Robinhood Chain Goes Live — and a $150M Cat Meme Steals the Show
The chain launches, and a cat runs with it
Robinhood flipped the public mainnet switch on a permissionless Layer 2 built on Arbitrum — a playground meant for tokenized stocks, real-world assets, DeFi lending and even AI-first finance. But naturally, the loudest early action wasn’t a banking use-case or an institutional pilot. It was a memecoin.
CASHCAT, a token riffing on an old internal nickname for the company, exploded into view, touching roughly $150 million in market cap and clocking over $159 million in 24‑hour volume at its peak. The token didn’t get its lift from Robinhood’s app listing; instead it got liquidity, charts and attention through Uniswap V3 pools and third‑party launch/route services and launchpads. In short: permissionless rails = instant market experiments.
There’s a delicious bit of company lore here too: before the name “Robinhood” stuck, the founders reportedly used the “CashCat” nickname, which gave anonymous builders the perfect inspiration for a coin that explicitly nods to the platform’s origin story. Once the chain was open, the market picked a breakout asset — and it wasn’t the one the corporate roadmap had in mind.
Numbers, behavior, and what might happen next
On-chain dashboards showed CASHCAT dominating the memecoin slice of the new chain — roughly four out of five dollars of the top memecoins’ market cap and about three‑quarters of the volume among the top 25. Chain activity surged too: daily transactions jumped from about 1.2 million to nearly 2.8 million in a day, a 133% pop, while new-token deployments on one popular launchpad climbed from about 1,858 to 6,675 over the same window (roughly a 259% increase). That rapid token creation actually grew faster than overall transaction volume, which raises the risk that attention is being splintered across thousands of tiny tickers rather than concentrated into a few liquid projects.
Financial snapshots put the chain’s TVL in the low hundreds of millions (roughly $108 million), with a stablecoin market size in the low hundreds of millions as well and an active real‑world‑asset (RWA) market sitting in the low tens of millions. CASHCAT’s ratio of volume to market cap screams short-term turnover — traders running hot buys and sells rather than HODLers taking a long nap.
Permissionless systems are blunt instruments: once anyone can deploy and route liquidity, the community writes its own headlines. That means copycats, impersonator tokens and liquidity concentrated in a single DEX pair — a setup that’s prone to painful slippage and wild price wicks — all become part of the ecosystem’s opening act. Academic work surveying tens of thousands of memecoins on other chains found a nontrivial share disappear within 24 hours; CASHCAT isn’t in that graveyard right now, but the rails host lots of projects designed to fail fast.

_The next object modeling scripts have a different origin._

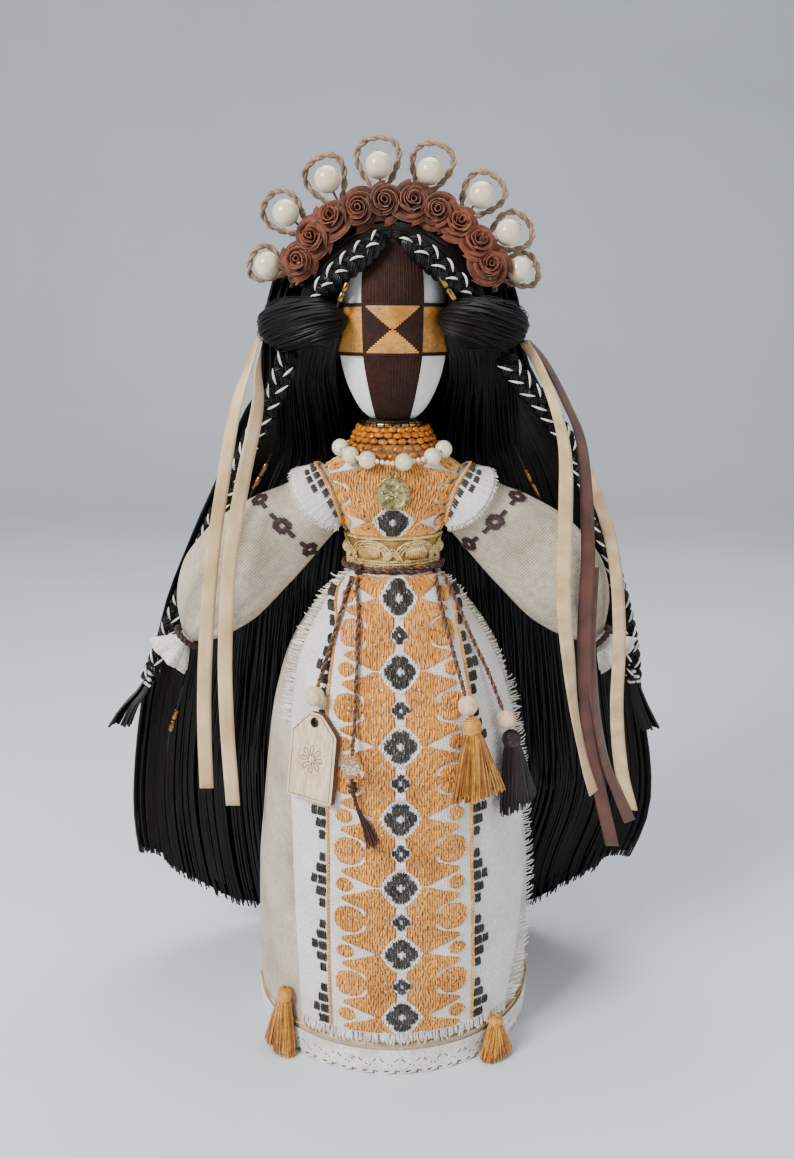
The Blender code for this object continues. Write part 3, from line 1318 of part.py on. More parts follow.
def make_belt_hangings():
    route = hanging_cord("tag_cord", TAG_CORD_STATIONS)
    ball("tag_bead", after(route, WOOD_BEAD_RADIUS + GAP), [WOOD_BEAD_RADIUS] * 3, WOOD)
    make_tag()
    hang_on("tag_pivot", route[0], ["tag_cord", "tag_bead", "tag"])

    route = hanging_cord("crystal_cord", CRYSTAL_CORD_STATIONS)
    ball("crystal_bead", after(route, CRYSTAL_RADIUS + GAP), [CRYSTAL_RADIUS] * 3, AMBER)
    tail = smooth_route(on_dress(CORD_TAIL_STATIONS), len(CORD_TAIL_SHARES))
    tube_form("cord_knot", tail, CORD_DIAMETER / 2, BROWN_THREAD, 1, CORD_TAIL_SHARES)
    hang_on("crystal_pivot", route[0], ["crystal_cord", "crystal_bead", "cord_knot"])

    hangings = (("gold", GOLD_CORD_STATIONS, GOLD_THREAD, 1.5), ("dark", DARK_CORD_STATIONS, HAIR, 3.0))
    for title, stations, finish, swing in hangings:
        route = hanging_cord(f"{title}_tassel_cord", stations)
        bead = after(route, WOOD_BEAD_RADIUS + GAP)
        ball(f"{title}_tassel_bead", bead, [WOOD_BEAD_RADIUS] * 3, WOOD)
        angle = math.degrees(math.atan2(bead.x, -bead.y))
        outward = on_skirt(angle, 0.0).normalized()
        top = bead + (route[-1] - route[-2]).normalized() * (WOOD_BEAD_RADIUS + GAP * 3)
        low_lift = TASSEL_SPREAD_RADIUS * TASSEL_FLATNESS_SHARE * 1.1 + APRON_THICKNESS + GAP * 4
        end = on_skirt(angle + swing, top.z - TASSEL_HEIGHT * 0.97, low_lift)
        tassel(f"{title}_tassel", top, end - top, outward, finish, TASSEL_HEIGHT, TASSEL_SPREAD_RADIUS,
               TASSEL_HEAD_RADIUS, TASSEL_FLATNESS_SHARE)
        hang_on(f"{title}_tassel_pivot", route[0],
                [f"{title}_tassel_cord", f"{title}_tassel_bead", f"{title}_tassel"])


def main():
    make_base_and_roll()
    make_skirt()
    make_hem_lace()
    make_apron()
    make_hem_tassels()
    make_bodice()
    make_belt()
    for side in (-1, 1):
        make_arm(side)
        make_hair_forms(side)
    make_head()
    make_hair_cap()
    make_hair_curtain()
    make_side_braids()
    make_ribbons()
    make_crown_band()
    make_roses()
    make_jute_loops()
    make_crown_beads()
    make_necklaces()
    make_coin()
    make_belt_hangings()


main()
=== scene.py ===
import math
import random

import bmesh
import bpy
from mathutils import Matrix, Vector


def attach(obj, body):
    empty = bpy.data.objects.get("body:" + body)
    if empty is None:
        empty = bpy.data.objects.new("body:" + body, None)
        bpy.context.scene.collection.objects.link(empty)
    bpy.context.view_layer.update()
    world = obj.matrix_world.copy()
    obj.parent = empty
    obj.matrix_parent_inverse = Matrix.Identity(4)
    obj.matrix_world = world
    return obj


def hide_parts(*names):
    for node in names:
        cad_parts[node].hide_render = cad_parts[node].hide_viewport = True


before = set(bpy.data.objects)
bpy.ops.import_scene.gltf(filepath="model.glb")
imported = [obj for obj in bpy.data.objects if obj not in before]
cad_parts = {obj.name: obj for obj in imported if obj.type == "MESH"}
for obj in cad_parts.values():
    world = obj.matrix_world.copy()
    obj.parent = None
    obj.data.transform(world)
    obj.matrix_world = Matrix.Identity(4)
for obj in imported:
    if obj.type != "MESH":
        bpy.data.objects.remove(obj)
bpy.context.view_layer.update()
mm = 0.001  # shapes are worked out in millimetres and scaled once, as each mesh is made
dice = random.Random(11)
up = Vector((0, 0, 1))
front = Vector((0, -1, 0))
print("frame loaded")

# Camera
view = {
    "place": (0.0017, -0.45, 0.302),
    "tiltDown": 13,
    "focalShare": 1071 / 794,  # focal length over the picture's width
}
camera = bpy.data.cameras.new("camera")
camera.sensor_fit = "HORIZONTAL"
camera.lens = camera.sensor_width * view["focalShare"]
camera.clip_start = 0.01
cameraObject = bpy.data.objects.new("camera", camera)
cameraObject.location = view["place"]
cameraObject.rotation_euler = (math.radians(90 - view["tiltDown"]), 0, 0)
bpy.context.scene.collection.objects.link(cameraObject)
bpy.context.scene.camera = cameraObject


# Finishes
def hexColour(text):  # sRGB hex to the linear colour a shader takes
    parts = [int(text[i:i + 2], 16) / 255 for i in (1, 3, 5)]
    return (*[c / 12.92 if c <= 0.04045 else ((c + 0.055) / 1.055) ** 2.4 for c in parts], 1.0)


def addNode(tree, kind, values=None, links=None, **settings):
    node = tree.nodes.new("ShaderNode" + kind)
    for key, value in settings.items():
        setattr(node, key, value)
    for key, value in (values or {}).items():
        node.inputs[key].default_value = value
    for key, socket in (links or {}).items():
        tree.links.new(socket, node.inputs[key])
    return node


def newFinish(name, base, roughness, sockets=None):
    made = bpy.data.materials.new(name)
    made.use_nodes = True
    shader = made.node_tree.nodes["Principled BSDF"]
    shader.inputs["Base Color"].default_value = hexColour(base)
    shader.inputs["Roughness"].default_value = roughness
    for key, value in (sockets or {}).items():
        shader.inputs[key].default_value = value
    return made, made.node_tree, shader


def paint(tree, shader, factor, stops):  # stops are (position, hex)
    node = addNode(tree, "ValToRGB", links={"Fac": factor})
    line = node.color_ramp
    while len(line.elements) < len(stops):
        line.elements.new(0.5)
    for element, (spot, colour) in zip(line.elements, stops):
        element.position = spot
        element.color = hexColour(colour)
    tree.links.new(node.outputs["Color"], shader.inputs["Base Color"])


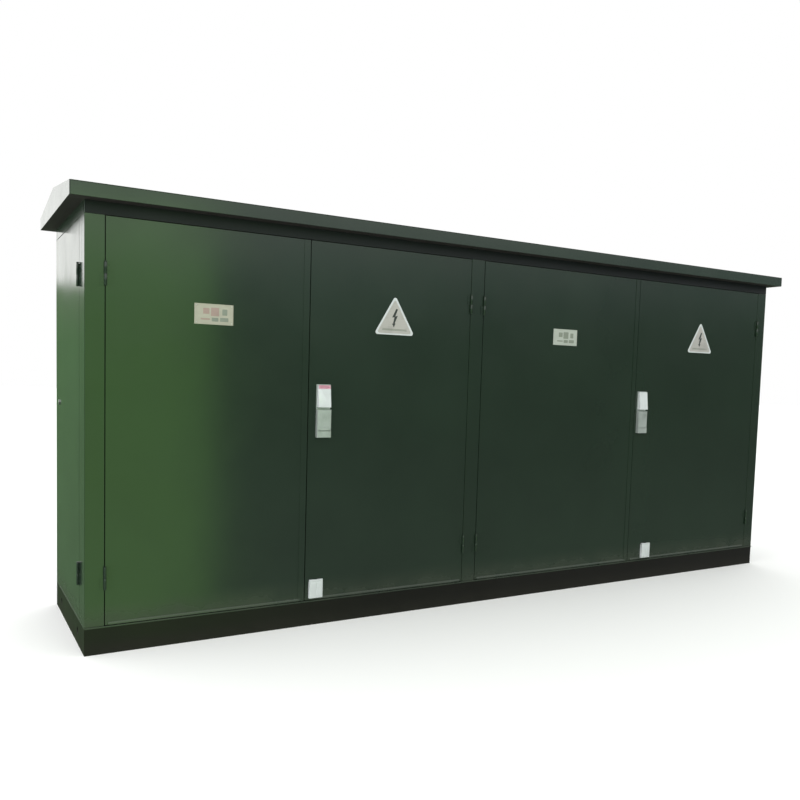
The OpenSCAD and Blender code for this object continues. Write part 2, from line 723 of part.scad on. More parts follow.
// Housing of the ring main switchgear, open at the front and in its floor
module hv_cubicle() color(grey) {
    span([hv_x0, hv_y0 + 20, floor_z], [hv_x0 + 2, hv_y1, hv_top]);
    span([hv_x1 - 2, hv_y0 + 20, floor_z], [hv_x1, hv_y1, hv_top]);
    span([hv_x0 + 2, hv_y1 - 2, floor_z], [hv_x1 - 2, hv_y1, hv_top]);
    difference() {
        span([hv_x0 + 2, hv_y0 + 20, hv_top - 2], [hv_x1 - 2, hv_y1 - 2, hv_top]);
        for (k = [0:2])
            translate([cable_x(k), cable_y, hv_top - 3]) cylinder(r = cable_r + 2, h = 4);
    }
}

// Front covers: cable compartment, operating panel and fuse door
module hv_covers() color("#c9cdc9") {
    w = hv_x1 - hv_x0;
    span([hv_x0, hv_y0, floor_z], [hv_x1, hv_y0 + 20, 700]);
    difference() {
        span([hv_x0, hv_y0, 704], [hv_x1, hv_y0 + 20, 1296]);
        for (x = [0.3, 0.7])
            translate([hv_x0 + x * w, hv_y0 - 1, 1010]) rotate([-90, 0, 0])
                cylinder(r = knob_r + 0.06, h = 22);
    }
    difference() {
        span([hv_x0, hv_y0, 1300], [hv_x1, hv_y0 + 20, hv_top]);
        for (i = [-1:1])
            translate([(hv_x0 + hv_x1) / 2 + i * fuse_pitch, hv_y0 - 1, 1475]) rotate([-90, 0, 0])
                cylinder(r = 50, h = 22);
    }
}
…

So what are the realistic paths forward? In the optimistic scenario, CASHCAT or the broader meme wave stays big (think north of $100 million), weekly average transactions hold above ~2 million, stablecoin supply on the chain stays over $200 million, and active RWA capital grows toward a $50–$100 million neighborhood. In that case, meme liquidity becomes a kind of bootstrap — bringing wallets, users and stablecoins that later let tokenized equities and RWAs actually get built.
The pessimistic view looks like this: CASHCAT fades toward a $30–$50 million market cap, daily transactions sink below 600,000, new‑token launches from popular launchpads drop under ~700 a day, and the RWA market cap stalls near today’s levels. Then the memecoin episode is just a bright, short headline that the chain outgrew.
Longer term, industry forecasts imagine tokenized assets growing massively over years as institutions and retail gradually move on‑chain — a decade‑scale adoption story rather than an overnight phenomenon. Meanwhile, Robinhood’s crypto revenue has seen pressure (falling substantially year over year even as company net revenue and platform assets moved differently), so a permissionless chain that can capture activity outside the app gives them an extra surface for engagement that doesn’t solely depend on app listings.
Bottom line: Robinhood Chain is up and running, the crowd chose a cat for opening night, and the platform now has to prove whether those permissionless rails will turn fleeting hype into durable usage — or just a really noisy meme chapter in its logs.